▶ [INSTRUCTIONS TO FOLLOW]
Find the line containing "Turn this picture" and copy it exactly, along with every line after it up to and including the line containing "SIDE_SLOPE = (PED_LOW_HALF". Copy nothing else.
- - -
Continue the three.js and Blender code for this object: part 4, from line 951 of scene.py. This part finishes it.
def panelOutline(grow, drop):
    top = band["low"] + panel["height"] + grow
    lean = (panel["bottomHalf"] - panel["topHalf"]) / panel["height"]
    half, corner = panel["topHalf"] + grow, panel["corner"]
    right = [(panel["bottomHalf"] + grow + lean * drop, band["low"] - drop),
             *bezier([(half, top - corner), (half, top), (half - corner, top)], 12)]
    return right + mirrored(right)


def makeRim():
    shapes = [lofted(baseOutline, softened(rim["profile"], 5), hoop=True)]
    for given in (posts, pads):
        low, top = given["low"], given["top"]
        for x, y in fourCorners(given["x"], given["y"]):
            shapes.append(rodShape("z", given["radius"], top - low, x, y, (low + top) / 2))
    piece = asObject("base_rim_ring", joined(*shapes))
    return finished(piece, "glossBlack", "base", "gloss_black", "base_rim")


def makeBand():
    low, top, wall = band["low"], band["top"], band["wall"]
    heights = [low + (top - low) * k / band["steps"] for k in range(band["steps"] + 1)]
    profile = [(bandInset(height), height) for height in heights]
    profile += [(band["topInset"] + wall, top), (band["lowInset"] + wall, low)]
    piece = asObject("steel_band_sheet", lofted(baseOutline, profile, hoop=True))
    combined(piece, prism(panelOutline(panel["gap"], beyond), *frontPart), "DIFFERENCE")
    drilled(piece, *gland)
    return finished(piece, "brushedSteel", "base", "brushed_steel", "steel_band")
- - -
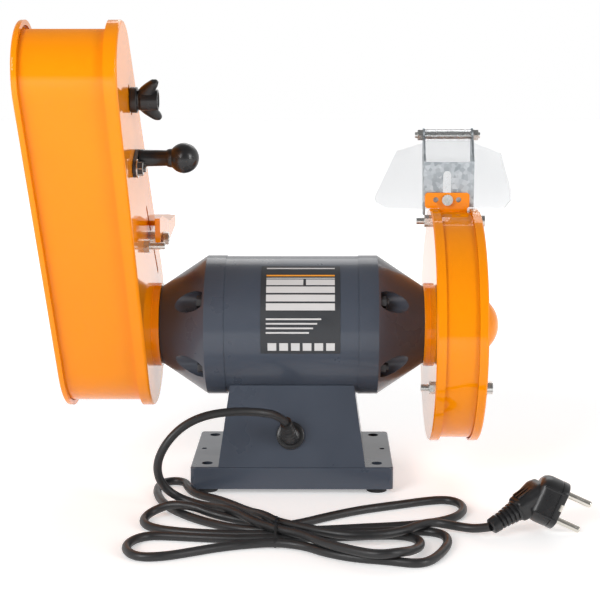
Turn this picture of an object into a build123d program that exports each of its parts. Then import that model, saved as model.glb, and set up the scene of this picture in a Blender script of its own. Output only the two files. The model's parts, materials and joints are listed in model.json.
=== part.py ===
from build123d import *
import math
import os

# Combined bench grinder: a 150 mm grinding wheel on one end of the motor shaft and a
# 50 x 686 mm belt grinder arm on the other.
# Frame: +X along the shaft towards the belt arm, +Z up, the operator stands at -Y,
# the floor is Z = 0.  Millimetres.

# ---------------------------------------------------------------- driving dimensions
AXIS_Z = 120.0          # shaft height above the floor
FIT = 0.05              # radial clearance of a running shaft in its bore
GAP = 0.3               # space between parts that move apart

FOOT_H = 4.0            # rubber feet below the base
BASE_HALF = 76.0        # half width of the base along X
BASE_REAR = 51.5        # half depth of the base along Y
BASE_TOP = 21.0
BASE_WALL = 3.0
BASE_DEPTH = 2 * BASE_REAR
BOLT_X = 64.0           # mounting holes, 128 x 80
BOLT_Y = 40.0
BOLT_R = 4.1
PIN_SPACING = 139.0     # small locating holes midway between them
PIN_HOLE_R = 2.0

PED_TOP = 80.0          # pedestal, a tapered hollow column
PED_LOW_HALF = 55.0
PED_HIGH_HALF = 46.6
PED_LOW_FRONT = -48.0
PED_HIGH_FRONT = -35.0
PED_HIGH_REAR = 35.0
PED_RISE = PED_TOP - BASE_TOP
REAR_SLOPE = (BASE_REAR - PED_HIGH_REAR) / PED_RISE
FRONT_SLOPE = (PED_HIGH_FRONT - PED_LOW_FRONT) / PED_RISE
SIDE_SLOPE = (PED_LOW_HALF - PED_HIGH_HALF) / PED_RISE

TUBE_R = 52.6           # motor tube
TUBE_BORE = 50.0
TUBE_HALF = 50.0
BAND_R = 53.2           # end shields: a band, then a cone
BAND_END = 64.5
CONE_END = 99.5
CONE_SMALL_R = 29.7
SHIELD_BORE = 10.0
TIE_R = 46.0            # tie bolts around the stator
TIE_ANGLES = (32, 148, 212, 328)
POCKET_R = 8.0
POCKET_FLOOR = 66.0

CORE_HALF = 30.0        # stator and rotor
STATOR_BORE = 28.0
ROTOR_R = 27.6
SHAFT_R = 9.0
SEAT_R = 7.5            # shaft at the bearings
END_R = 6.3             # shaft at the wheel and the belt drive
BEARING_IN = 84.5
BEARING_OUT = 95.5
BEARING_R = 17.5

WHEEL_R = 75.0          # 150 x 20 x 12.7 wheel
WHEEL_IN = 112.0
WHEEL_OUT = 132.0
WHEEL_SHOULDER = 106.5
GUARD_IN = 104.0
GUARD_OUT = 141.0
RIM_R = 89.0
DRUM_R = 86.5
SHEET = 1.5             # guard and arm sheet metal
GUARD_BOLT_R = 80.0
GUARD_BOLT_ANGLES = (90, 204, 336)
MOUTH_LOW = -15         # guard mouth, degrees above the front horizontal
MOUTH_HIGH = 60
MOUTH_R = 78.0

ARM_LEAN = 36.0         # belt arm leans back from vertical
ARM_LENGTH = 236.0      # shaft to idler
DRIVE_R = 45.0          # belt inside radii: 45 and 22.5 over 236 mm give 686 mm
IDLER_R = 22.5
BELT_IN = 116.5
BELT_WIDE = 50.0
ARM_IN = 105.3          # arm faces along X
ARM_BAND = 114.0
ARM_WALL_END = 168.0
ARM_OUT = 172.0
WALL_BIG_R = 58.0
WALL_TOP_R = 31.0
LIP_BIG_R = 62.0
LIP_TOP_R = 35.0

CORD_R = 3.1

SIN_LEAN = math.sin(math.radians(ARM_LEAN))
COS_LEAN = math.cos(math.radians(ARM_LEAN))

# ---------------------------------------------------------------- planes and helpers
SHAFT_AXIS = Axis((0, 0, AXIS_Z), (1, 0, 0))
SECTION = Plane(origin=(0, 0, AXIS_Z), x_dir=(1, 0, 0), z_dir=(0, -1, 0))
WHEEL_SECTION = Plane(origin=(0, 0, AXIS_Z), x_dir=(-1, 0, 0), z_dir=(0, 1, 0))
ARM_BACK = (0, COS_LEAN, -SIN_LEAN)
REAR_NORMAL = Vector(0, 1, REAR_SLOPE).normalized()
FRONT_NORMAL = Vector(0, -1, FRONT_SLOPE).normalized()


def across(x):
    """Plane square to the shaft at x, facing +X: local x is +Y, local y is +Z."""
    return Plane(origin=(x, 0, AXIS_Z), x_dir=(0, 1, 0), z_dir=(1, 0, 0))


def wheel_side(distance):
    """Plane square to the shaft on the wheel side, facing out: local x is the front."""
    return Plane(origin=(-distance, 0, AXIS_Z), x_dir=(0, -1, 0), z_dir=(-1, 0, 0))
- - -
▶ [COMPLETED TASK]
Turn this picture of an object into a build123d program that exports each of its parts. Then import that model, saved as model.glb, and set up the scene of this picture in a Blender script of its own. Output only the two files. The model's parts, materials and joints are listed in model.json.
=== part.py ===
from build123d import *
import math
import os

# Combined bench grinder: a 150 mm grinding wheel on one end of the motor shaft and a
# 50 x 686 mm belt grinder arm on the other.
# Frame: +X along the shaft towards the belt arm, +Z up, the operator stands at -Y,
# the floor is Z = 0.  Millimetres.

# ---------------------------------------------------------------- driving dimensions
AXIS_Z = 120.0          # shaft height above the floor
FIT = 0.05              # radial clearance of a running shaft in its bore
GAP = 0.3               # space between parts that move apart

FOOT_H = 4.0            # rubber feet below the base
BASE_HALF = 76.0        # half width of the base along X
BASE_REAR = 51.5        # half depth of the base along Y
BASE_TOP = 21.0
BASE_WALL = 3.0
BASE_DEPTH = 2 * BASE_REAR
BOLT_X = 64.0           # mounting holes, 128 x 80
BOLT_Y = 40.0
BOLT_R = 4.1
PIN_SPACING = 139.0     # small locating holes midway between them
PIN_HOLE_R = 2.0

PED_TOP = 80.0          # pedestal, a tapered hollow column
PED_LOW_HALF = 55.0
PED_HIGH_HALF = 46.6
PED_LOW_FRONT = -48.0
PED_HIGH_FRONT = -35.0
PED_HIGH_REAR = 35.0
PED_RISE = PED_TOP - BASE_TOP
REAR_SLOPE = (BASE_REAR - PED_HIGH_REAR) / PED_RISE
FRONT_SLOPE = (PED_HIGH_FRONT - PED_LOW_FRONT) / PED_RISE
SIDE_SLOPE = (PED_LOW_HALF - PED_HIGH_HALF) / PED_RISE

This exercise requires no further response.